As little knowledge as there is out there about postpartum depression, there is even less knowledge out there about postpartum depression in men. For many people, the idea that men can get postpartum depression is an outlandish one — why would new fathers get postpartum depression if they were not the ones to give birth to their child?
You may be surprised to find out that postpartum depression in dads is possible — and is just as important a mental health issue as postpartum depression in new mothers. Being a parent is not easy, and many people struggle with their new reality without developing depression. But, for those men that do, being a proper father can seem like an impossible task.
In the article below, you can find some helpful information about postpartum depression in men, whether you are a new father yourself or know a father who is struggling with this mood disorder. However, remember that the best information will always come from a medical professional, who can properly diagnose and treat both maternal and paternal postpartum depression. The information in this article is not intended to be and should not be taken as medical advice.
Can Men Get Postpartum Depression?
When new fathers say they feel depressed or anxious after bringing home their new baby, it often prompts the dubious question: Is male postpartum real?
The answer is yes. Just as adoptive and biological mothers can get postpartum depression, fathers (both biological and adoptive) can develop postpartum depression, too.
While there is a certain biological component to a mother’s likelihood in developing postpartum depression (namely, the change in hormones after delivery), there are many other factors that can lead to postpartum depression. Fathers can also experience these factors, which are often related to the adjustment of bringing a child into the home and the new responsibilities of being a parent. It’s overwhelming for anyone, whether or not they were the ones to actually give birth to the child.
While men can have postpartum depression, it is a rarer occurrence than postpartum depression in women. Research suggests that about 1 in 10 men experience paternal postpartum depression after the birth of a child. However, this number may be smaller because of reporting issues; because many men don’t realize that paternal postpartum depression is real, they brush away their symptoms and don’t get the help they need. Or, because society values the idea of a man as a strong provider, fathers dealing with postpartum depression hide their symptoms for fear of being seen as weak.
So, yes, guys can get postpartum depression — and it’s important that they receive the help they need to be the best parent possible during this difficult time.
What Causes Postpartum Depression in Men?
For many people, men and postpartum depression don’t seem to go together. That’s because many people mistakenly believe the postpartum depression only develops after childbirth when, in reality, there are many different causes of postpartum depression.
Every case is different, but paternal postpartum depression is often caused by a combination of a few factors, such as:
- Personal or family history of depression
- Worries and anxiety about being a parent
- A lack of desire to be a parent or raise a child
- Financial problems
- Lack of social or emotional support
- Stress in relationships with family and spouse
- Fatigue and lack of sleep
- Feeling excluded from the bonding between mother and child
- And more
There’s one thing to recognize about male postpartum depression — it is never a father’s fault if he develops this mood disorder. Having postpartum depression does not make you a bad father or less of a man; it makes you a normal human being.
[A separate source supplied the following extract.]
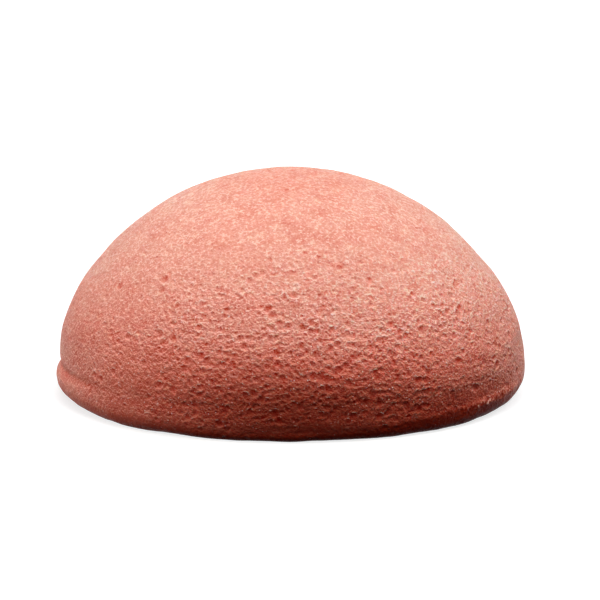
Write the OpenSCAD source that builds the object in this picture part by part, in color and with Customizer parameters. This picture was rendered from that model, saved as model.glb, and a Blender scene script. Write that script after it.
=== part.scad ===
// Konjac sponge: a half ball of moulded foam that stands on its flat side.
// Its outline is turned about the Z axis. The origin is the middle of the flat side.

/* [Body] */
// Width across the rolled rim
across = 80; // [70:1:95]
// Height from the flat side to the top of the dome
tall = 39; // [34:1:46]
// Slope, as rise for each unit of run, of the line on which the dome's shoulder meets its crown
join_share = 0.75; // [0.5:0.05:1]

/* [Rolled rim] */
// Radius of the bead's underside, which is also the height of its widest point
bead_r = 4.5; // [3.6:0.1:5.4]
// How far the bead stands out from the wall of the dome
bead_proud = 0.8; // [0.5:0.1:1.1]
// Height of the crease between the bead and the dome
crease_h = 6.6; // [6:0.1:7.4]
// Radius that rounds the dome's lower edge into the crease
crease_r = 0.6; // [0.4:0.1:0.9]

/* [Skin] */
// Thickness of the fine-celled skin on the dome
skin_t = 1.6; // [1.3:0.1:2.2]
// Thickness of the skin on the flat side
base_t = 1.6; // [1.3:0.1:2.2]

/* [Open cells] */
// Distance between the large cells that open through the surface
cell_pitch = 5.5; // [4.8:0.1:8]
// Radius of the smallest of them
cell_min_r = 0.5; // [0.3:0.05:0.7]
// Radius of the largest of them
cell_max_r = 1; // [0.8:0.05:1.2]

/* [Hidden] */
$fn = 120;

// Tallest dome that the two arcs make, as a share of the wall's radius. A taller one has an upright wall below.
tallest_share = 0.97;

// The shoulder arc leaves the wall upright, and the crown arc carries on from it with the same slope.
wall_r = across / 2 - bead_proud;
upright = max(0, tall - crease_h - tallest_share * wall_r);
shoulder_h = crease_h + upright;
rise = tall - shoulder_h;
// Length of the joining line for each unit of run
join_reach_share = sqrt(1 + pow(join_share, 2));
join_angle = atan(join_share);
shoulder_ring_r = (wall_r - rise) / (1 + join_share - join_reach_share);
shoulder_r = wall_r - shoulder_ring_r;
crown_h = shoulder_h - join_share * shoulder_ring_r;
crown_r = tall - crown_h;

// The bead is a quarter round underneath. A tighter arc brings it in from its widest point to the crease.
bead_ring_r = across / 2 - bead_r;
bead_inner_r = across / 2 - 2 * bead_r;
lip_rise = crease_h - bead_r;
lip_draw = bead_proud + crease_r;
lip_r = (pow(lip_rise, 2) + pow(lip_draw, 2)) / (2 * lip_draw);

// Cells stand in rows round the axis, each shifted at random by up to this share of its place in the row.
cell_drift_share = 0.25;
cell_fn = 24;

// Height at which the two arcs meet, at a depth below the surface
function join_h(depth) = shoulder_h + (shoulder_r - depth) * join_share / join_reach_share;

// Number of rows or cells that fill a length
function cells_in(length) = max(1, round(length / cell_pitch));

// Length of an arc
function arc_length(r, angle) = PI * r * angle / 180;

// Outline of the dome above the crease, drawn in by a depth below its surface
module dome_outline(depth) {
    intersection() {
        translate([0, crown_h]) circle(crown_r - depth);
        translate([0, join_h(depth)]) square(crown_r);
    }
    intersection() {
        translate([shoulder_ring_r, shoulder_h]) circle(shoulder_r - depth);
        translate([shoulder_ring_r, shoulder_h]) square([shoulder_r, join_h(depth) - shoulder_h]);
    }
    translate([0, shoulder_h]) square([shoulder_ring_r, join_h(depth) - shoulder_h]);
    if (upright > 0) translate([0, crease_h]) square([wall_r - depth, upright]);
}

// One row of cells: balls of random sizes, centred on a surface that is turned about the axis
module cell_row(r, h, seed) {
    count = max(3, cells_in(2 * PI * r));
    sizes = rands(cell_min_r, cell_max_r, count, seed);
    drifts = rands(-cell_drift_share, cell_drift_share, count, seed + 0.5);
    for (i = [0 : count - 1])
        rotate((i + 0.5 + drifts[i]) * 360 / count)
            translate([r, 0, h])
                sphere(sizes[i], $fn = cell_fn);
}

// Rows of cells along an arc of the outline, between two angles about the arc's centre
module cell_rows_on_arc(centre_r, centre_h, r, from, to, seed) {
    rows = cells_in(arc_length(r, to - from));
    for (i = [0 : rows - 1]) {
        angle = from + (i + 0.5) / rows * (to - from);
        cell_row(centre_r + r * cos(angle), centre_h + r * sin(angle), seed + i);
    }
}

// Rows of cells on the flat side, which leave its middle flat
module cell_rows_on_base(seed) {
    rows = cells_in(bead_inner_r);
    for (i = [0 : rows - 1])
        cell_row((i + 0.5) / rows * bead_inner_r, 0, seed + i);
}

module konjac_core() {
    color("lightsalmon") rotate_extrude() {
        dome_outline(skin_t);
        translate([0, base_t]) square([bead_inner_r, crease_h - base_t]);
    }
}

module dome_skin() {
    color("salmon") difference() {
        rotate_extrude() difference() {
            dome_outline(0);
            dome_outline(skin_t);
            translate([wall_r - crease_r, crease_h]) difference() {
                square(crease_r);
                translate([0, crease_r]) circle(crease_r);
            }
        }
        cell_rows_on_arc(shoulder_ring_r, shoulder_h, shoulder_r, 0, join_angle, 1);
        cell_rows_on_arc(0, crown_h, crown_r, join_angle, 90, 31);
    }
}

module rim_bead() {
    color("indianred") difference() {
        rotate_extrude() {
            translate([bead_inner_r, 0]) square([bead_ring_r - bead_inner_r, crease_h]);
            intersection() {
                translate([bead_ring_r, bead_r]) circle(bead_r);
                translate([bead_ring_r, 0]) square(bead_r);
            }
            intersection() {
                translate([across / 2 - lip_r, bead_r]) circle(lip_r);
                translate([across / 2 - lip_r, bead_r]) square([lip_r, lip_rise]);
            }
            translate([bead_ring_r, bead_r]) square([bead_r - lip_r, lip_rise]);
        }
        cell_rows_on_arc(bead_ring_r, bead_r, bead_r, -90, 0, 61);
    }
}

module base_skin() {
    color("darksalmon") difference() {
        cylinder(h = base_t, r = bead_inner_r);
        cell_rows_on_base(91);
    }
}

konjac_core();
dome_skin();
rim_bead();
base_skin();
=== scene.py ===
import math

import bpy
import numpy as np
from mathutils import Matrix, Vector


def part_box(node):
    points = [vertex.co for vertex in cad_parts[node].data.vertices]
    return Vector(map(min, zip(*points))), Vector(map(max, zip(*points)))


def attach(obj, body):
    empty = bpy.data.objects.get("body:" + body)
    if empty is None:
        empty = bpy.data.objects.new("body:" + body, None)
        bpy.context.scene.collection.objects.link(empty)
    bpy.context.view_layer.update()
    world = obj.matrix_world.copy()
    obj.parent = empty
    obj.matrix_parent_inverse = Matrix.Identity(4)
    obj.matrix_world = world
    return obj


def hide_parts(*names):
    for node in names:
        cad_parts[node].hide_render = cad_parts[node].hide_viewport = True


MM = 0.001

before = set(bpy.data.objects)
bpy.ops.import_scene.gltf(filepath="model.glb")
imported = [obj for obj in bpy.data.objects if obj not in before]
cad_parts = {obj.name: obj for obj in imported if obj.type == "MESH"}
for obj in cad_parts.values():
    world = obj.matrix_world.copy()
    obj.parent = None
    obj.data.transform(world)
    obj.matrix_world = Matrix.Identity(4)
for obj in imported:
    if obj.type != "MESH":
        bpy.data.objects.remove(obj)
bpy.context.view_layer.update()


# Sizes from the CAD

def high_corner(node):
    """The node's highest corner, in millimetres."""
    return [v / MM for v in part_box(node)[1]]


CORE_R = high_corner("konjac_core")[0]
WALL_R, _, TOP = high_corner("dome_skin")
RIM_R, _, CREASE_H = high_corner("rim_bead")
BASE_R, _, BASE_T = high_corner("base_skin")
SKIN_T = WALL_R - CORE_R
BEAD_R = (RIM_R - BASE_R) / 2
FLAT_R = RIM_R - BEAD_R

# The dome's crown and shoulder arcs meet on a line of this slope.
JOIN_SHARE = 0.75
JOIN_ANGLE = math.atan2(1, JOIN_SHARE)
SHOULDER_RING_R = (WALL_R - (TOP - CREASE_H)) / (1 + JOIN_SHARE - math.hypot(1, JOIN_SHARE))
SHOULDER_R = WALL_R - SHOULDER_RING_R
CROWN_H = CREASE_H - JOIN_SHARE * SHOULDER_RING_R
CROWN_R = TOP - CROWN_H

# Spacing of the mesh's points on the shown surface, on the underside, on the faces between pieces
# and on the core
FINE, BASE_FINE, COARSE = ((0.18, 0.36, 2.0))
CORE_STEP = 1.0

# Spacing of the large and the small popped bubbles
LARGE_CELL, SMALL_CELL = 1.4, 0.8

# How damp the flat side is, from 0 to 1
FLAT_SIDE_DAMP = 0.3

# What the material reads from the mesh, besides how level the surface is. The values of the pits and of
# wetness also carry painted shade, and the values of the upper lips a painted highlight.
FOAM_VALUES = ("pit_shade", "lip_highlight", "active", "damp_and_shade")

# Stands for nothing, where a number mustn't be zero
TINY = 1e-6


# Numbers that repeat the same way on every run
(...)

Male Postpartum Depression Symptoms
What is postpartum depression in men like?
The signs of postpartum depression in dads are very similar to the symptoms that women coping with postpartum depression experience. However, research has shown there are also slight differences in how the two genders express their postpartum depression symptoms. While women are often sad and withdrawn, men with postpartum depression are more likely to become irritable, aggressive and even hostile. But, remember: Postpartum depression affects everyone differently, and that is the same when it comes to postpartum depression in dads, as well.
Some other signs of postpartum depression in men include:
- Increased use of alcohol or prescription/street drugs
- Frustration or irritability
- Extreme sadness, including crying for no reason
- Significant weight loss or gain
- Disruption in sleeping patterns
- Isolation from family and friends
- Problems with concentration or motivation
- Impulsiveness or risk-taking
- Thoughts of being a bad father or partner
- And more
If you, as a new father, are having thoughts of harming yourself, your child or your spouse, please call the National Suicide Prevention Lifeline at 1-800-237-8255 right away.
Some fathers experience many symptoms of postpartum depression, while others experience so few they don’t think their condition is clinical depression. Whatever your situation, if you are feeling “off” about yourself or feel like something is wrong after you bring home your child, don’t hesitate to reach out to a mental health professional right away. They can determine whether what you are feeling is truly paternal postpartum depression. Whether or not it is, they can offer support and treatment options to help you feel better and be the best father possible. Remember: You are worth it, and you are not alone.